Libertà, lavoro tra sfruttati, emancipati, lobby e capitale
Il lavoro non sempre rende liberi.
Anzi, quando non emancipa dalla fatica e dalla schiavitù del
salario, è sofferta costrizione per quanti sono costretti a servire
cattivi padroni.
Gli schiavi di esseri umani continuano
ad esercitare il macabro mercato. Le organizzazioni sindacali sembra
che, in funzione della nuova organizzazione del lavoro e per limitare
i danni connessi, abbiano ceduto terreno e conquiste alla classe
dominante, alle lobby e al capitalismo selvaggio.
Le nuove realtà sociali im-produttive
si chiamano: lavori socialmente utili, esodati, cassintegrati,
disoccupati di lungo e medio termine, sfruttati, lavoratori in nero o
del sommerso, braccianti immigrati, collaboratrici domestiche,
badanti.
È un esercito sconfinato che vive ai
margini della miseria composto di donne, bambini e uomini giovani e
vecchi che affronta con piccoli espedienti le giornate. Giorni che si
ripetono uguali; ore che scandiscono enormi sacrifici. Persone che
forse non hanno mai avuto modo di conoscere il pensiero filosofico di
pensatori e sindacalisti e le lotte culturali di quanti hanno messo
al servizio degli sfruttati il loro impegno.

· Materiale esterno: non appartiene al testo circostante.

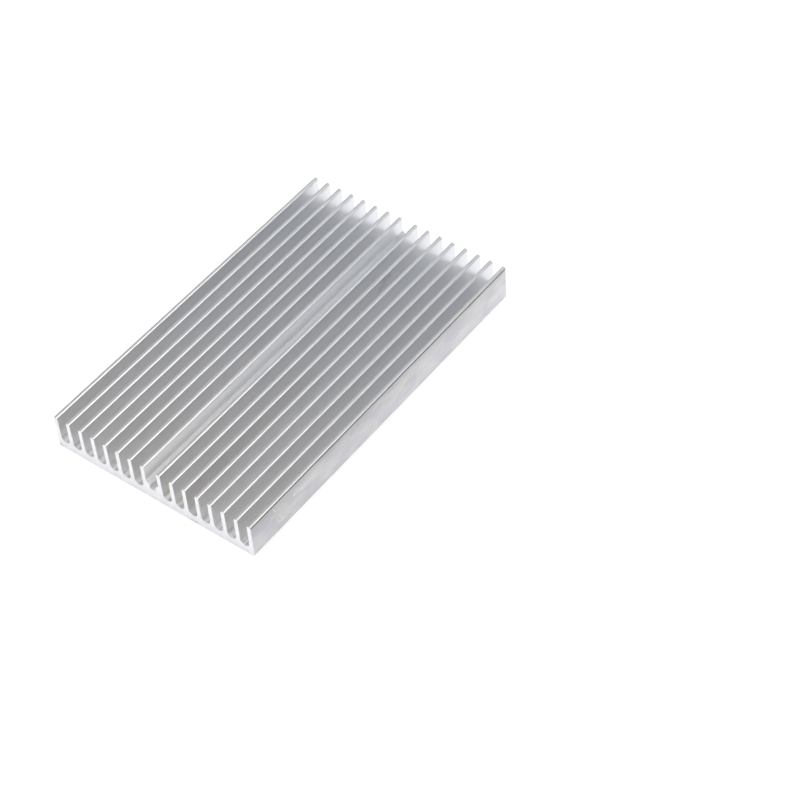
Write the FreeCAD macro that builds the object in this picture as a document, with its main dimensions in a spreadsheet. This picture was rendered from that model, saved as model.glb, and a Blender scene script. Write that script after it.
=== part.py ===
import FreeCAD, Part
import math
import os
import Sketcher

# Extruded aluminium heat sink: a flat base with two banks of thin fins and a stepped channel between the banks.
# Frame: origin in the middle of the underside, X across the fins, Y along the extrusion, Z up. Millimetres.

os.makedirs("parts", exist_ok=True)
doc = FreeCAD.newDocument("HeatSink")

# Driving dimensions
sheet = doc.addObject("Spreadsheet::Sheet", "Sizes")
driving = [
    ("sink_width", 60.0, "across the fins"),
    ("sink_length", 100.0, "along the extrusion, from saw cut to saw cut"),
    ("sink_height", 10.0, "from the underside to the fin tips"),
    ("base_thickness", 2.2, "below the lowest line of each channel floor"),
    ("base_edge_radius", 0.4, "on the two long edges of the underside"),
    ("fins_per_bank", 8, "on each side of the centre channel"),
    ("tip_thickness", 1.1, "of a fin at its tip, before the tip is rounded"),
    ("tip_radius", 0.45, "on both edges of every fin tip"),
    ("wall_draft", 0.5, "lean of each channel wall in degrees, so that a fin thickens towards the base"),
    ("centre_gap", 3.8, "clear width between the two innermost fins"),
    ("shoulder_height", 5.65, "from the underside to where the shoulders meet the innermost fins"),
    ("shoulder_slope", 48.0, "of both shoulders in degrees, from the horizontal"),
    ("slot_width", 1.75, "of the narrow slot between the shoulders"),
    ("slot_floor", 3.15, "from the underside to the floor of the slot"),
    ("corner_radius", 0.2, "on the shoulders and in the corners of the slot"),
    ("cut_overrun", 1.0, "that each cut reaches above the fin tips"),
]
for row, (alias, amount, meaning) in enumerate(driving, start=1):
    sheet.set(f"A{row}", alias)
    sheet.set(f"B{row}", str(amount))
    sheet.set(f"C{row}", meaning)
    sheet.setAlias(f"B{row}", alias)
doc.recompute()

# What follows from them: each bank shares its width evenly between fins and channels
bank_width = "((Sizes.sink_width - Sizes.centre_gap) / 2)"
fin_pitch = f"(({bank_width} - Sizes.tip_thickness) / (Sizes.fins_per_bank - 1))"
mouth_half = f"(({fin_pitch} - Sizes.tip_thickness) / 2)"
first_channel = f"(Sizes.centre_gap / 2 + Sizes.tip_thickness + {mouth_half})"
cut_top = "(Sizes.sink_height + Sizes.cut_overrun)"
tip_round = "min(Sizes.tip_radius; 0.49 * Sizes.tip_thickness)"

body = doc.addObject("PartDesign::Body", "heat_sink")
body.Label = "heat_sink"

START, END = 1, 2
ORIGIN = (-1, 1)
AXIS_X, AXIS_Z = -1, -2
SAME_PLACE = 1e-4


def number(expression):
    return float(sheet.evalExpression(expression))


def origin_feature(role):
    return next(feature for feature in body.Origin.OriginFeatures if feature.Role == role)


def end_sketch(name):
    # drawn in the plane across the extrusion, so its own x and y are the part's X and Z
    sketch = body.newObject("Sketcher::SketchObject", name)
    sketch.AttachmentSupport = [(origin_feature("XZ_Plane"), "")]
    sketch.MapMode = "FlatFace"
    return sketch


def line(sketch, start, end, construction=False):
    return sketch.addGeometry(Part.LineSegment(FreeCAD.Vector(*start), FreeCAD.Vector(*end)), construction)


def rule(sketch, kind, *ends):
    return sketch.addConstraint(Sketcher.Constraint(kind, *ends))


def size(sketch, name, expression, kind, *ends):
    # a named dimension that takes its value from the sheet
    unit = math.radians(1) if kind == "Angle" else 1
    index = rule(sketch, kind, *ends, number(expression) * unit)
    sketch.renameConstraint(index, name)
    sketch.setExpression(f"Constraints.{name}", f"({expression}) * 1 deg" if kind == "Angle" else expression)


def close_contour(sketch, lines):
    for before, after in zip(lines, lines[1:] + lines[:1]):
        rule(sketch, "Coincident", before, END, after, START)


def edges_along_extrusion(feature, wanted):
    names = []
    for count, edge in enumerate(feature.Shape.Edges, start=1):
        near, far = edge.Vertexes[0].Point, edge.Vertexes[-1].Point
        straight = math.hypot(near.x - far.x, near.z - far.z) < SAME_PLACE
        if straight and any(math.hypot(near.x - x, near.z - z) < SAME_PLACE for x, z in wanted):
            names.append(f"Edge{count}")
    if len(names) != len(wanted):
        raise RuntimeError(f"{feature.Label}: found {len(names)} of {len(wanted)} edges")
    return names


def round_edges(name, feature, wanted, radius):
    fillet = body.newObject("PartDesign::Fillet", name)
    fillet.Base = (feature, edges_along_extrusion(feature, wanted))
    fillet.setExpression("Radius", radius)
    doc.recompute()
    return fillet


def through_pocket(name, sketch):
    pocket = body.newObject("PartDesign::Pocket", name)
    pocket.Profile = sketch
    pocket.Type = "ThroughAll"
    pocket.SideType = "Symmetric"
    return pocket


def both_sides(points):
    return [(side * x, z) for x, z in points for side in (-1, 1)]


# The blank: the outer outline of the extrusion, cut to length
def make_blank():
    sketch = end_sketch("blank_profile")
    x, z = number("Sizes.sink_width") / 2, number("Sizes.sink_height")
    corners = [(-x, 0), (x, 0), (x, z), (-x, z)]
    bottom, right, top, left = [line(sketch, a, b) for a, b in zip(corners, corners[1:] + corners[:1])]
    close_contour(sketch, [bottom, right, top, left])
    rule(sketch, "Vertical", right)
    rule(sketch, "Horizontal", top)
    rule(sketch, "PointOnObject", bottom, START, AXIS_X)
    rule(sketch, "Symmetric", bottom, START, bottom, END, AXIS_Z)
    rule(sketch, "Vertical", left)
    size(sketch, "width", "Sizes.sink_width", "DistanceX", bottom, START, bottom, END)
    size(sketch, "height", "Sizes.sink_height", "DistanceY", right, START, right, END)
    blank = body.newObject("PartDesign::Pad", "blank")
    blank.Profile = sketch
    blank.SideType = "Symmetric"
    blank.setExpression("Length", "Sizes.sink_length")
    doc.recompute()
    return blank


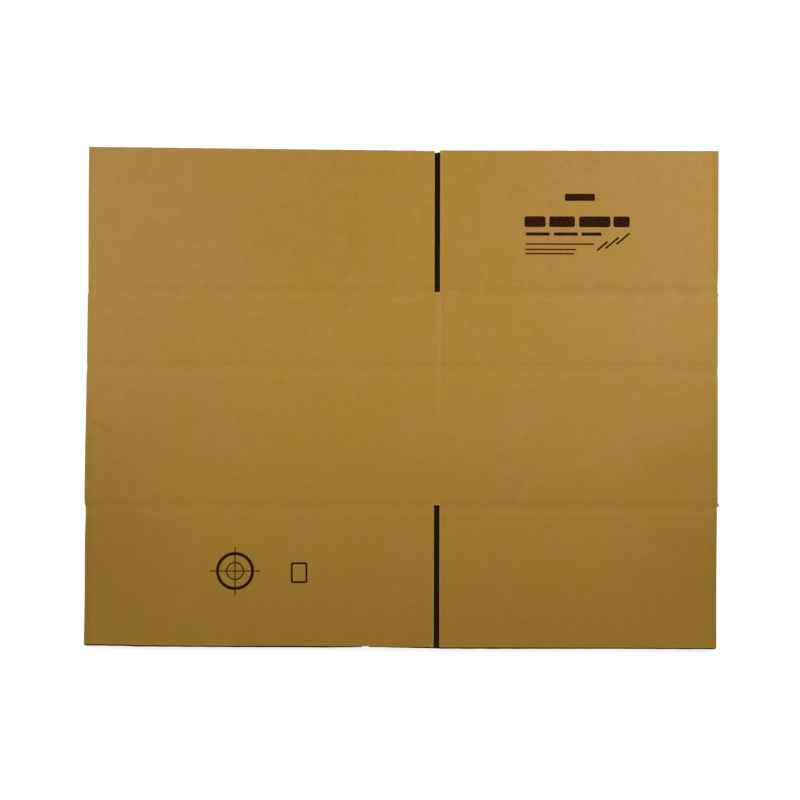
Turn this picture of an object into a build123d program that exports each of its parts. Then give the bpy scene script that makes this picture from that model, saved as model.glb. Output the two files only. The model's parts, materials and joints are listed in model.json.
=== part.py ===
from build123d import *
from math import floor
import os

# A shipping box of corrugated board, glued, slotted and knocked down flat.
# One long and one short panel face up. The other long and short panel lie behind them,
# joined at a rounded fold on the left and right and by a glued tab.
# Frame: +X runs across the panels, +Y to the top flaps, +Z up from the surface that it
# lies on. The origin is the middle of the outline, on that surface.

# Size of the box inside, once it is set up
inside_length = 500.0
inside_width = 400.0
inside_depth = 300.0

# Board
board_thickness = 4.0
liner_thickness = 0.3
medium_thickness = 0.3
flute_pitch = 7.95
open_flute_depth = 30.0
panel_allowance_share = 1.0
depth_allowance_share = 1.5
flap_allowance_share = 0.75

# Slots between neighbouring flaps, and how far they run past the crease into the panels
slot_width = 8.0
top_slot_overrun = 0.5
bottom_slot_overrun = 3.5

# Creases: shallow valleys pressed into both faces of the board
crease_half_width = 10.0
outer_crease_depth_share = 0.2
inner_crease_depth_share = 0.14
middle_crease_drop = 108.0
middle_crease_depth_share = 0.12
score_half_width = 5.0
score_depth_share = 0.14

# Panel folds and the glued joint behind
fold_loss_share = 0.57
mis_fold = 2.0
tab_width = 38.0
tab_thickness = 2.9
tab_clearance = 0.3
tab_setback = 6.0
tab_slant = 12.0
joint_gap = 6.0

# Flap hinges
hinge_gap = 0.3

# How far a cutter stands out of the face that it cuts
cut_overrun = 0.5

# Heights of the two layers
layer_gap = tab_thickness + tab_clearance
stack_height = 2 * board_thickness + layer_gap
middle_height = stack_height / 2
front_inner = stack_height - board_thickness
fold_radius = stack_height / 2
outer_crease_depth = outer_crease_depth_share * board_thickness
inner_crease_depth = inner_crease_depth_share * board_thickness
middle_crease_depth = middle_crease_depth_share * board_thickness
score_depth = score_depth_share * board_thickness

# Widths across the flat box
fold_loss = fold_loss_share * board_thickness
long_flat = inside_length + panel_allowance_share * board_thickness - fold_loss
short_flat = inside_width + panel_allowance_share * board_thickness - fold_loss
half_width = (long_flat + short_flat) / 2
straight_half = half_width - fold_radius
score_x = long_flat - half_width
joint_x = -score_x
flap_inset = slot_width / 2 - fold_loss

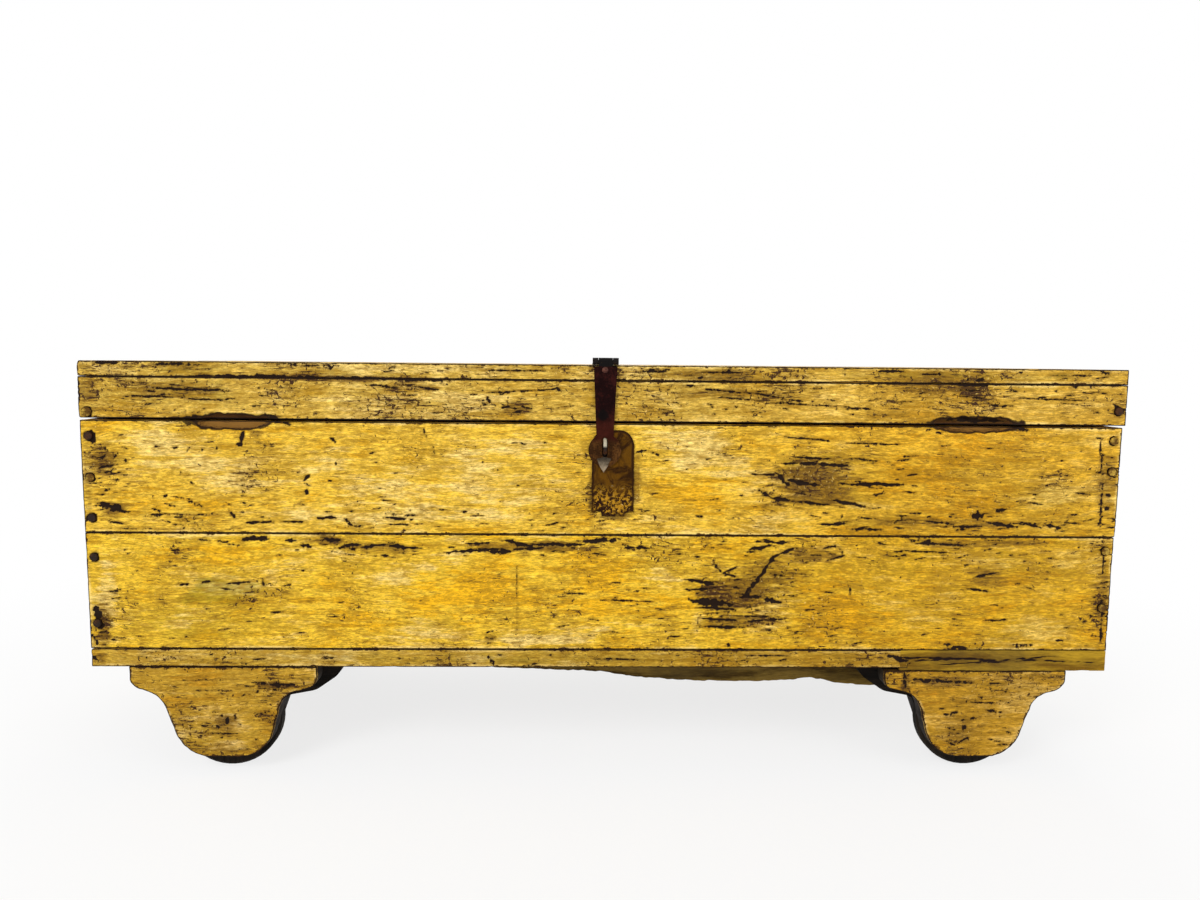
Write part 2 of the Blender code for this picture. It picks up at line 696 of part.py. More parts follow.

Il lavoro svolto per necessità non è
liberazione ma sottomissione, sfruttamento, asservimento al dio
denaro! E se, come si dice, il denaro è lo sterco del diavolo,
meglio tenersi lontani! Essere Angeli! Creature emancipate, che usano
il loro tempo terreno al meglio. Impegnandosi in attività
gratificanti. Solo così il lavoro è libertà. Liberazione dalle
pastoie capitalistiche. Dallo sfruttamento. Dalla sottomissione
ricattatoria imposta dalla teoria del consumo veloce alla quale ci
siamo adeguati con estrema mitezza.
Negli anni, dalle prime lotte per
conquistare il diritto di lavorare 8 ore al giorno e avere
corrisposto un salario garantito e adeguato (?), molte conquiste
sociali sono andate perse per favorire le pretese di certi
imprenditori e di certa politica.
Oggi paghiamo lo scotto. E lo paghiamo
tutti. Dipendenti. Bisognosi. Benestanti. Imprenditori!
Esserci appiattiti sulle ovvietà.
Diventare cacciatrici e cacciatori di “like”. Esporre il lato b o
due canotti ben gonfiati dal chirurgo plastico: apparire piuttosto
che essere! Non poteva durare in eterno. Alla fine arriva il conto. E
che conto!
È ancora possibile augurare e
augurarci un buon primo maggio? Per il presente e il futuro?
Riusciremo a ritrovare il filo logico del pensiero positivo che
lascia sì spazi al divertimento e alla spensierata visione goliardica
della movida, alle piazza piene; agli stadi pieni. Ai concerti
affollati! E alle rappresentazioni culturali in generale senza il
timore del contagio? Riusciremo a relazionarci senza dare peso alle
esteriorità? Ai titoli. Alle griffe che portiamo addosso?